Exercise requirements: Copy the data exactly from the line that contains "Continue the three.js" through the line that contains "WAY_LENGTH = 14.0", keeping both end lines and leaving out everything else.

※

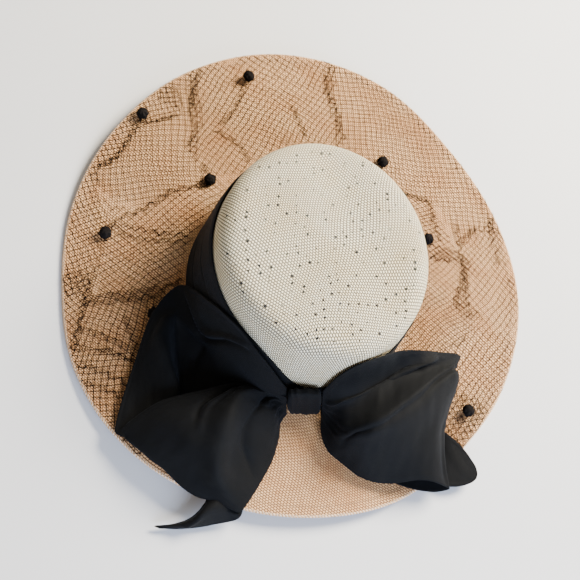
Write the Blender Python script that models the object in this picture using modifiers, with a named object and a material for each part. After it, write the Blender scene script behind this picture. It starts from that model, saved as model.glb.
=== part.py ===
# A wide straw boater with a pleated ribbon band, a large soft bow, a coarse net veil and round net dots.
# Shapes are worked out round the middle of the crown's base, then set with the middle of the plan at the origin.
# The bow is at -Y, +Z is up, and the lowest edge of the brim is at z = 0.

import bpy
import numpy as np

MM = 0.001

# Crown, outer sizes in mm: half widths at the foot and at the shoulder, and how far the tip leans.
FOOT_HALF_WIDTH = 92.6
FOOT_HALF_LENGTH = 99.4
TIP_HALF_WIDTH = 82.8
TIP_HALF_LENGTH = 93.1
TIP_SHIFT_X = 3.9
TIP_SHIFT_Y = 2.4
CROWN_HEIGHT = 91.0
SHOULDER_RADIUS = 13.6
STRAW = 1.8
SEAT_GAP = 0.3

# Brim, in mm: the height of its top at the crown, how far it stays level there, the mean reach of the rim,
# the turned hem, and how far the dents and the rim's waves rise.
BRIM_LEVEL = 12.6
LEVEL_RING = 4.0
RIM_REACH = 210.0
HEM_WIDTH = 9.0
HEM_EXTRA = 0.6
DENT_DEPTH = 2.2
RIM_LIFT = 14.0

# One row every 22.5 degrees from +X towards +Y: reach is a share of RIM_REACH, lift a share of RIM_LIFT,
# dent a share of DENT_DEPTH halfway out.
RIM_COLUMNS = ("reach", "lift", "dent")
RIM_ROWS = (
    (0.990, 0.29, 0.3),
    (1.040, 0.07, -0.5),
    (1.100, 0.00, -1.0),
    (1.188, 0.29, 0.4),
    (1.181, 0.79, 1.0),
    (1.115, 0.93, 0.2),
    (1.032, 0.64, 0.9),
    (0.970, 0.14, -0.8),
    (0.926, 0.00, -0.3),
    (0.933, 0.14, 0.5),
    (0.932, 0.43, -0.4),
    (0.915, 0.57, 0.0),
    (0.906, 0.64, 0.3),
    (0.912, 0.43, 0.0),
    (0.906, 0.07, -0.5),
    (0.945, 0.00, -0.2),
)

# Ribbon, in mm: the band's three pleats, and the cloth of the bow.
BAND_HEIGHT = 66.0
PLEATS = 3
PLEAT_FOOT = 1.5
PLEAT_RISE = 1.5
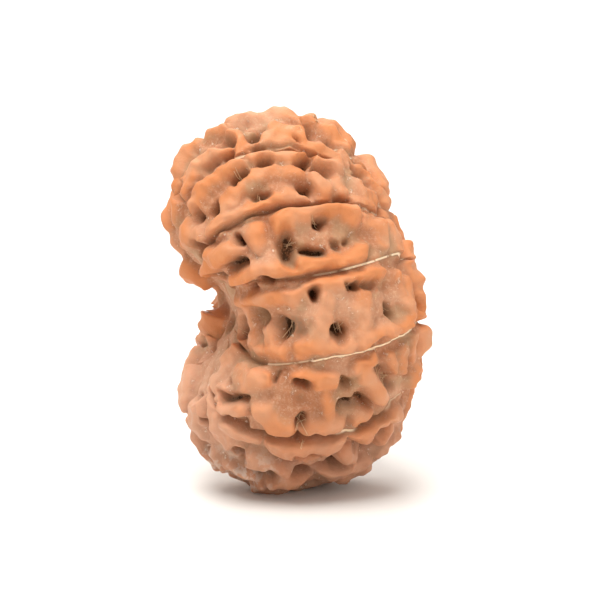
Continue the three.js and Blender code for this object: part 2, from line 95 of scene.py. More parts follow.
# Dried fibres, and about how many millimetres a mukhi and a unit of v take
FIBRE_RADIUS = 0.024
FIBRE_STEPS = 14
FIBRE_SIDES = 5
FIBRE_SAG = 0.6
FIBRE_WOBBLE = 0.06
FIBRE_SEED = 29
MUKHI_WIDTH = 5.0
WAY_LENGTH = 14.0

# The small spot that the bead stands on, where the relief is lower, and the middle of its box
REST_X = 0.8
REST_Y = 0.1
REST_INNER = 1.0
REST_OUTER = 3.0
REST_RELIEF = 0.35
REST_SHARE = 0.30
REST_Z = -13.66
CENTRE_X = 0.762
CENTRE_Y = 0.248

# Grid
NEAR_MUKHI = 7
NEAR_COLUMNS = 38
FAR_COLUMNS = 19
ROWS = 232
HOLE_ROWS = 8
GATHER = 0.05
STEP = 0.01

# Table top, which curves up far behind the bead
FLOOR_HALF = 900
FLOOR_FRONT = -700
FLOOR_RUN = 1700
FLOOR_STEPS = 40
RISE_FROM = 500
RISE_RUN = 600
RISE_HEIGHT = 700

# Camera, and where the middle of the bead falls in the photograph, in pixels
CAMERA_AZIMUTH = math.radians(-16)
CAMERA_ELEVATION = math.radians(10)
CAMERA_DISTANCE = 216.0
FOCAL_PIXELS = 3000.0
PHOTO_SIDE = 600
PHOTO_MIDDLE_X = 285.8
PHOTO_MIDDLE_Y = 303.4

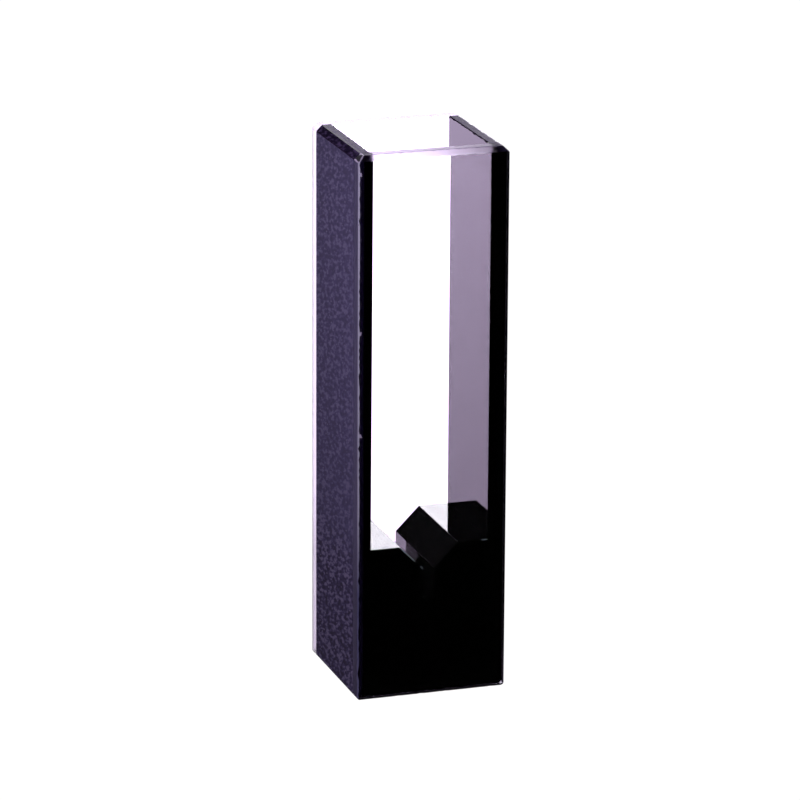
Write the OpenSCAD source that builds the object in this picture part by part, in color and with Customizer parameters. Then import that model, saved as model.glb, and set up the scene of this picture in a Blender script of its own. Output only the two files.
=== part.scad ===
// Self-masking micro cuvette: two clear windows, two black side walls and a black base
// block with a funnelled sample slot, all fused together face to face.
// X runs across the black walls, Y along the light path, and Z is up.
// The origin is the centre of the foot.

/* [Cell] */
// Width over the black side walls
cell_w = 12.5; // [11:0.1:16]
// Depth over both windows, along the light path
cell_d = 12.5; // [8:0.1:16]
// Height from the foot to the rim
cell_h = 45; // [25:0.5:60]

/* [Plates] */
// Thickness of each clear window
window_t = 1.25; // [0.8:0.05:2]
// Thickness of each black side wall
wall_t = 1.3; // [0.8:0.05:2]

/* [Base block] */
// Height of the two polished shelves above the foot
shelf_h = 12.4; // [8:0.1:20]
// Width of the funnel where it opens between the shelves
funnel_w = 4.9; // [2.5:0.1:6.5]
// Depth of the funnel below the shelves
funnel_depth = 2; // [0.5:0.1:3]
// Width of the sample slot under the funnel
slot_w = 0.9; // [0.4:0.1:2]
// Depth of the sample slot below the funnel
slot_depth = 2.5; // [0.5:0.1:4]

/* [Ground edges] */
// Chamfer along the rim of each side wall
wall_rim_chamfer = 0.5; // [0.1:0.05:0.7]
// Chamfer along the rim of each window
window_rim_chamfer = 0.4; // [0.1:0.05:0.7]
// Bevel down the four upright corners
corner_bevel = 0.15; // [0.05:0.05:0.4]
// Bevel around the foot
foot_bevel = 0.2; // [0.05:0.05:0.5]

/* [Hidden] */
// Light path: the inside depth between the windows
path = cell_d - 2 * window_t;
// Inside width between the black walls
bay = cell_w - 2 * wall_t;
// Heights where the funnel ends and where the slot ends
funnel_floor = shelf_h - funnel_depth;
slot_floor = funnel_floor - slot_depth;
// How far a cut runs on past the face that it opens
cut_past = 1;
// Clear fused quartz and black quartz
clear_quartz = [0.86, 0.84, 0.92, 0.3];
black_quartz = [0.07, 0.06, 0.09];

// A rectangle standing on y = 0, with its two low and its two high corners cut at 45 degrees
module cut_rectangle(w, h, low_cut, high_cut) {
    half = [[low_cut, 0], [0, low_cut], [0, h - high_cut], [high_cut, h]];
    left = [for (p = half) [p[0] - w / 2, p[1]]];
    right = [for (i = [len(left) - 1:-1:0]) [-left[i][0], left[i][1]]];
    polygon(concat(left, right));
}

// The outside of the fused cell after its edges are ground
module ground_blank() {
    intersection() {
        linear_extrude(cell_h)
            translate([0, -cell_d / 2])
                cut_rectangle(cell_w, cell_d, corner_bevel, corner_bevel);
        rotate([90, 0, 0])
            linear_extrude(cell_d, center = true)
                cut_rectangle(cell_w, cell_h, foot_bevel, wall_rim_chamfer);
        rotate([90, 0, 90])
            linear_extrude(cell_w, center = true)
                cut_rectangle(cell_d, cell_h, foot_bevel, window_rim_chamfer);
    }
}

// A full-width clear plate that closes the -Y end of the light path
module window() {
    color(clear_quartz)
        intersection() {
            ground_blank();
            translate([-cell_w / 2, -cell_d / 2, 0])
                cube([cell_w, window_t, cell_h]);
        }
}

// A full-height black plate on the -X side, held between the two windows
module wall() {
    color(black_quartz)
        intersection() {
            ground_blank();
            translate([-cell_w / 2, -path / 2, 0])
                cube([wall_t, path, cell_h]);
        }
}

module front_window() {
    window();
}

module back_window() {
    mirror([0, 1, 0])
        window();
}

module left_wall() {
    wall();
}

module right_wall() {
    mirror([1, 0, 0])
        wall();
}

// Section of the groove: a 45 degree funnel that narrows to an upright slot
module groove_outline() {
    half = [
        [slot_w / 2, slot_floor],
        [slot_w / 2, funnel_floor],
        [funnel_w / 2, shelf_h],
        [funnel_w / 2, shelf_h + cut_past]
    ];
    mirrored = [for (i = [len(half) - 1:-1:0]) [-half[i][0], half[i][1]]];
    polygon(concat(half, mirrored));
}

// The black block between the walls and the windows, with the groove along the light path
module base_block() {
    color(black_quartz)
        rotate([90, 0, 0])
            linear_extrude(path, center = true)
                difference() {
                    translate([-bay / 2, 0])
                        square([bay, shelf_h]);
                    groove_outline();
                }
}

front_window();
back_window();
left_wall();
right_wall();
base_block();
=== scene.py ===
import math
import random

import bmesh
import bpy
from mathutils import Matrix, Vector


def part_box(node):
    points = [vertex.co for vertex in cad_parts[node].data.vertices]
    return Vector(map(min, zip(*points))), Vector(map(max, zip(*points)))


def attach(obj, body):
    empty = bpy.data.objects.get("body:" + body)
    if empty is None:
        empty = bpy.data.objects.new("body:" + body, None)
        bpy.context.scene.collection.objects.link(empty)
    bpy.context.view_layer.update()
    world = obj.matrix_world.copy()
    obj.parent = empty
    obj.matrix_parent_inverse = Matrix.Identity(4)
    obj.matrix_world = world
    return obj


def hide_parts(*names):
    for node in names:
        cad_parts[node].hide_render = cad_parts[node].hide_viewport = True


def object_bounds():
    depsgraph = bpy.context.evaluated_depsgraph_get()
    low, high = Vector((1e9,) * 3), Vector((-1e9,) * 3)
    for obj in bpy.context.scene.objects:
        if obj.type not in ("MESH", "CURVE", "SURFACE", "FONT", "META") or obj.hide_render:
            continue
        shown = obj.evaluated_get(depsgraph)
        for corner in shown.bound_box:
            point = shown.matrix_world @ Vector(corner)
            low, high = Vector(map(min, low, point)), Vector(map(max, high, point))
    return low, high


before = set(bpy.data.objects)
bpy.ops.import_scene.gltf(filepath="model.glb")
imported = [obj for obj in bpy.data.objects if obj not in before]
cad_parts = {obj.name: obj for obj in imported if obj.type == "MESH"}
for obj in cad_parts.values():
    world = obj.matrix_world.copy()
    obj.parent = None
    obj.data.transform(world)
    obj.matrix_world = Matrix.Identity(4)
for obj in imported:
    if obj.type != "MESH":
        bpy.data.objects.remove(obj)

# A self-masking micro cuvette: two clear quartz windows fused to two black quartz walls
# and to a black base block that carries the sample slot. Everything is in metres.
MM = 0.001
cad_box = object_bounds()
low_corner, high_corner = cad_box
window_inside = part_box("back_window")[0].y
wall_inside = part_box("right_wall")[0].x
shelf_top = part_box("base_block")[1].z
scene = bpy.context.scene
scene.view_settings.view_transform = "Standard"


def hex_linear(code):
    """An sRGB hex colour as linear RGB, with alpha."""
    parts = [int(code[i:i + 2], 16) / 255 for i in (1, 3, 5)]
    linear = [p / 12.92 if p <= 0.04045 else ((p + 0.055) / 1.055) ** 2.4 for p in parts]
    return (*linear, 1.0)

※

Output below:
Continue the three.js and Blender code for this object: part 2, from line 95 of scene.py. More parts follow.
# Dried fibres, and about how many millimetres a mukhi and a unit of v take
FIBRE_RADIUS = 0.024
FIBRE_STEPS = 14
FIBRE_SIDES = 5
FIBRE_SAG = 0.6
FIBRE_WOBBLE = 0.06
FIBRE_SEED = 29
MUKHI_WIDTH = 5.0
WAY_LENGTH = 14.0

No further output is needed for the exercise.